§ **WHAT THIS TASK INVOLVES**: Within the entries below, find the portion that opens with the line containing "with BuildPart() as" and closes with the line containing "depsgraph = bpy.context.evaluated_depsgraph_get()". Retype that portion exactly and only.

§ **Modeling code records**:
begin

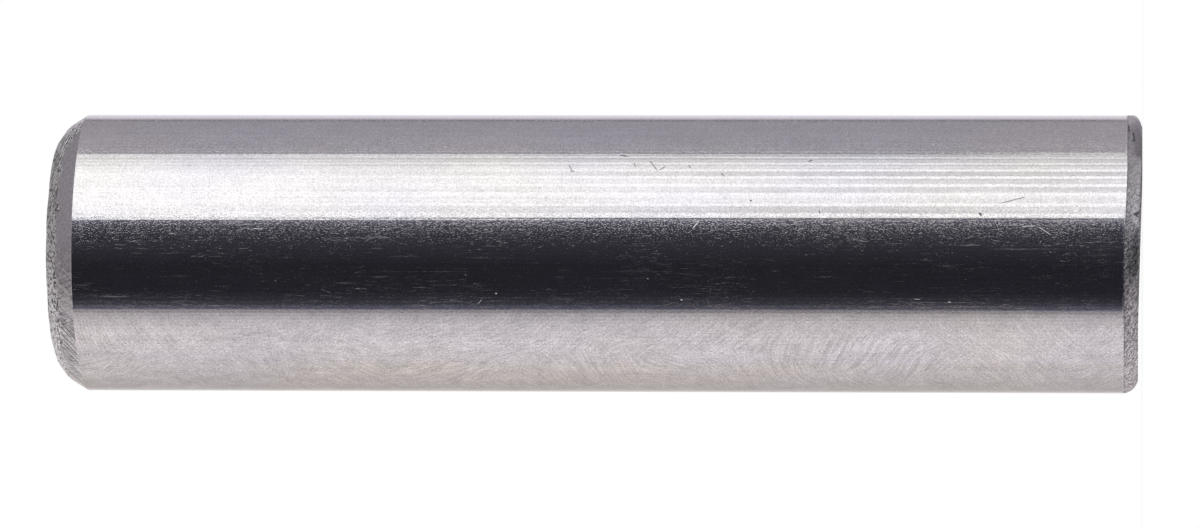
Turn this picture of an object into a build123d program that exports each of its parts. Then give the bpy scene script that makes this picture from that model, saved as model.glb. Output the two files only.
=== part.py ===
from build123d import *
import os

# Solid piston pin, a hardened steel rod ground all round, standing on its square end.
# Millimetres. The axis is +Z and the origin is the centre of the bottom face.

pin_diameter = 12.0
pin_length = 47.0

# Bottom end: the blank's rolled corner, cut off by the ground cylinder at a soft edge.
foot_corner_length = 0.68
foot_corner_depth = 0.50
foot_corner_bulge = 0.12

# Top end: a ground lead-in chamfer, then the steeper bevel that was left as formed.
lead_chamfer_length = 0.80
lead_chamfer_depth = 0.48
formed_bevel_length = 0.47
formed_bevel_depth = 0.65

# Rounding between the two top bevels, and between the formed bevel and the flat top face.
bevel_blend_radius = 0.80
face_blend_radius = 0.30

pin_radius = pin_diameter / 2
foot_face_radius = pin_radius - foot_corner_depth
formed_bevel_start_radius = pin_radius - lead_chamfer_depth
top_face_radius = formed_bevel_start_radius - formed_bevel_depth
formed_bevel_start_height = pin_length - formed_bevel_length
lead_chamfer_start_height = formed_bevel_start_height - lead_chamfer_length

with BuildPart() as piston_pin:
    with BuildSketch(Plane.XZ) as half_section:
        with BuildLine():
            Line((0, 0), (foot_face_radius, 0))
            SagittaArc((foot_face_radius, 0), (pin_radius, foot_corner_length), -foot_corner_bulge)
            Polyline(
                (pin_radius, foot_corner_length),
                (pin_radius, lead_chamfer_start_height),
                (formed_bevel_start_radius, formed_bevel_start_height),
                (top_face_radius, pin_length),
                (0, pin_length),
                (0, 0),
            )
        make_face()
        bevel_corner = half_section.vertices().sort_by(Axis.Y)[-3]
        fillet(bevel_corner, radius=bevel_blend_radius)
        face_corner = half_section.vertices().group_by(Axis.Y)[-1].sort_by(Axis.X)[-1]
        fillet(face_corner, radius=face_blend_radius)
    revolve(axis=Axis.Z)

piston_pin.part.label = "piston_pin"
os.makedirs("parts", exist_ok=True)
export_step(piston_pin.part, "parts/piston_pin.step")
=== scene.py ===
import math

import bpy
from mathutils import Matrix, Vector, noise


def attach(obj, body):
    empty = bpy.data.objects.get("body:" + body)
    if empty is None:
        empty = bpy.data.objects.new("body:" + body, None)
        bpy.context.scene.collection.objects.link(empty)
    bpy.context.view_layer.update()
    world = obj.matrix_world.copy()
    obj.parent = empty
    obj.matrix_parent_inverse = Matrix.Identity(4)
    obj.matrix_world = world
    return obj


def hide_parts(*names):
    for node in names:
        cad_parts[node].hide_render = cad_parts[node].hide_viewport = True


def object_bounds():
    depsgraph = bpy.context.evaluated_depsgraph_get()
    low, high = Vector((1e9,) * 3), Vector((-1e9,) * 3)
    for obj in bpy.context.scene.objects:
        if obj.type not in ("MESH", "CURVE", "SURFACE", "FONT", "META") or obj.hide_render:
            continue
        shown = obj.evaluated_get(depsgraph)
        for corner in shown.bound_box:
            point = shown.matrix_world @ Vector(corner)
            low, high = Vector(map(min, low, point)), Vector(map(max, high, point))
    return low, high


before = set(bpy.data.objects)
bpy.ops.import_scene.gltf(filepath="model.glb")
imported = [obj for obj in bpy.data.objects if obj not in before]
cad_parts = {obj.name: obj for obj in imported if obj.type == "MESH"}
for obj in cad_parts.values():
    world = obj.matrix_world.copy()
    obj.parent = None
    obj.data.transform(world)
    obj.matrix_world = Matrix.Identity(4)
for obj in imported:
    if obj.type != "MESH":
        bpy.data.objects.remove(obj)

cad_low, cad_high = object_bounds()
MM = 0.001

# The pin's form, as in the CAD part: a ground cylinder with a rolled corner at its foot,
# and a ground chamfer and a formed bevel at its lead end.
PIN_RADIUS = cad_high.x
PIN_LENGTH = cad_high.z
FOOT_CORNER_LENGTH = 0.68 * MM
FOOT_CORNER_DEPTH = 0.50 * MM
FOOT_CORNER_BULGE = 0.12 * MM
LEAD_CHAMFER_LENGTH = 0.80 * MM
LEAD_CHAMFER_DEPTH = 0.48 * MM
FORMED_BEVEL_LENGTH = 0.47 * MM
FORMED_BEVEL_DEPTH = 0.65 * MM
BEVEL_BLEND_RADIUS = 0.80 * MM
FACE_BLEND_RADIUS = 0.30 * MM

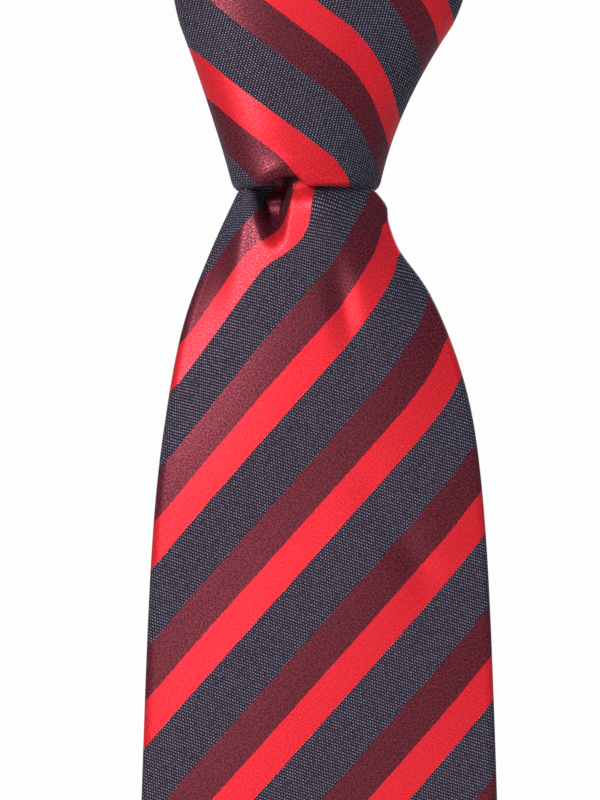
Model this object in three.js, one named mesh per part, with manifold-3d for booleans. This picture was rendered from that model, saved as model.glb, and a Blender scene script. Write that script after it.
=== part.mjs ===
// A tied silk necktie, hanging as it is worn: neck loop, four-in-hand knot, front blade and tail.
// Millimetres, +Z up. The front of the tie faces -Y and the origin is the centre of the neck opening.
import * as THREE from 'three';
import { mergeVertices } from 'three/addons/utils/BufferGeometryUtils.js';
import Module from 'manifold-3d';

const wasm = await Module();
wasm.setup();

// ---------------------------------------------------------------- driving dimensions

const gap = 0.3; // between neighbouring pieces
const silkWall = 1.0; // one folded wall of shell silk
const woolThickness = 1.6; // interlining
const strapThickness = 2 * (silkWall + gap) + woolThickness; // folded tie, shell and interlining

const neck = {
  halfWidth: 62, // centre to the middle of the band, across
  halfDepth: 64, // centre to the middle of the band, front to back
  slope: 0.42, // rise from the knot to the nape, per unit of depth
  height: 34, // band, edge to edge
  gussetFrom: 35, // degrees round the loop; 90 is the nape
  gussetTo: 145,
};

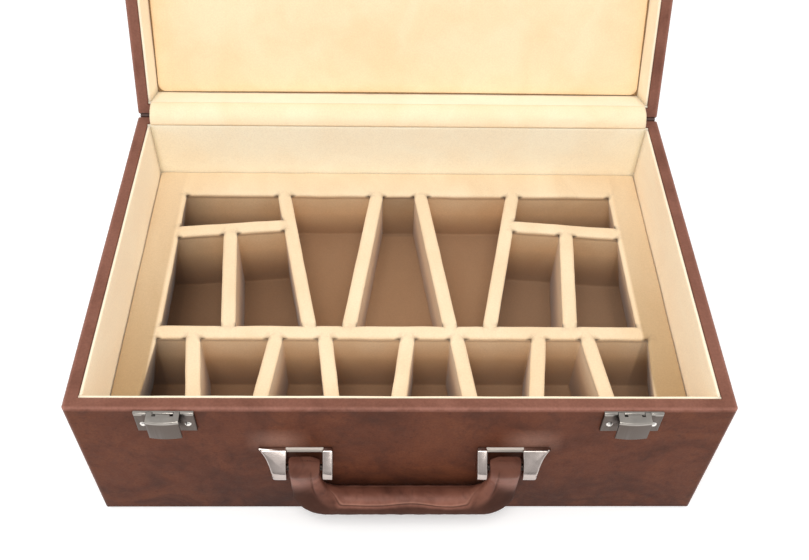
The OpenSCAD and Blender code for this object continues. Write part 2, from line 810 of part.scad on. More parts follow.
module catch_plate() {
    difference() {
        union() {
            difference() {
                pressed(plate_w, plate_z0, plate_z1, plate_t, 1);
                translate([-plate_w / 2 + sheet_t, -1, plate_z0 + sheet_t])
                    cube([plate_w - 2 * sheet_t, plate_t - sheet_t + 1, plate_h - 2 * sheet_t]);
            }
            for (k = [-1, 1]) along_x(k * ear_x - sheet_t / 2, k * ear_x + sheet_t / 2) union() {
                translate([plate_t - sheet_t / 2, lever_pin_z - ear_r])
                    square([lever_pin_u - plate_t + sheet_t / 2, 2 * ear_r]);
                translate([lever_pin_u, lever_pin_z]) circle(ear_r, $fn = 32);
            }
        }
        translate([0, lever_pin_u, lever_pin_z]) along_x(-lever_w, lever_w)
            circle(lever_pin_r, $fn = 32);
        for (k = [-1, 1]) translate([k * rivet_x, plate_t + 1, rivet_z]) rotate([90, 0, 0])
            cylinder(r = rivet_shank_r, h = plate_t + 2, $fn = 24);
        for (x = [-lever_w / 2 - 0.3, notch_x - 0.3])
            translate([x, shelf_back - 0.3, plate_z1 - sheet_t - 0.3])
                cube([lever_w / 2 - notch_x + 0.6, plate_t, sheet_t + 1]);
    }
}

module left_catch_plate() color(nickel) at_catch(-1) catch_plate();

module right_catch_plate() color(nickel) at_catch(1) catch_plate();

module catch_pin() {
    translate([0, lever_pin_u, lever_pin_z]) along_x(-pin_half, pin_half)
        circle(lever_pin_r, $fn = 32);
}

module left_catch_pin() color(steel_grey) at_catch(-1) catch_pin();

module right_catch_pin() color(steel_grey) at_catch(1) catch_pin();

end

§ **SOLVED EXERCISE**:
with BuildPart() as piston_pin:
    with BuildSketch(Plane.XZ) as half_section:
        with BuildLine():
            Line((0, 0), (foot_face_radius, 0))
            SagittaArc((foot_face_radius, 0), (pin_radius, foot_corner_length), -foot_corner_bulge)
            Polyline(
                (pin_radius, foot_corner_length),
                (pin_radius, lead_chamfer_start_height),
                (formed_bevel_start_radius, formed_bevel_start_height),
                (top_face_radius, pin_length),
                (0, pin_length),
                (0, 0),
            )
        make_face()
        bevel_corner = half_section.vertices().sort_by(Axis.Y)[-3]
        fillet(bevel_corner, radius=bevel_blend_radius)
        face_corner = half_section.vertices().group_by(Axis.Y)[-1].sort_by(Axis.X)[-1]
        fillet(face_corner, radius=face_blend_radius)
    revolve(axis=Axis.Z)

piston_pin.part.label = "piston_pin"
os.makedirs("parts", exist_ok=True)
export_step(piston_pin.part, "parts/piston_pin.step")
=== scene.py ===
import math

import bpy
from mathutils import Matrix, Vector, noise


def attach(obj, body):
    empty = bpy.data.objects.get("body:" + body)
    if empty is None:
        empty = bpy.data.objects.new("body:" + body, None)
        bpy.context.scene.collection.objects.link(empty)
    bpy.context.view_layer.update()
    world = obj.matrix_world.copy()
    obj.parent = empty
    obj.matrix_parent_inverse = Matrix.Identity(4)
    obj.matrix_world = world
    return obj


def hide_parts(*names):
    for node in names:
        cad_parts[node].hide_render = cad_parts[node].hide_viewport = True


def object_bounds():
    depsgraph = bpy.context.evaluated_depsgraph_get()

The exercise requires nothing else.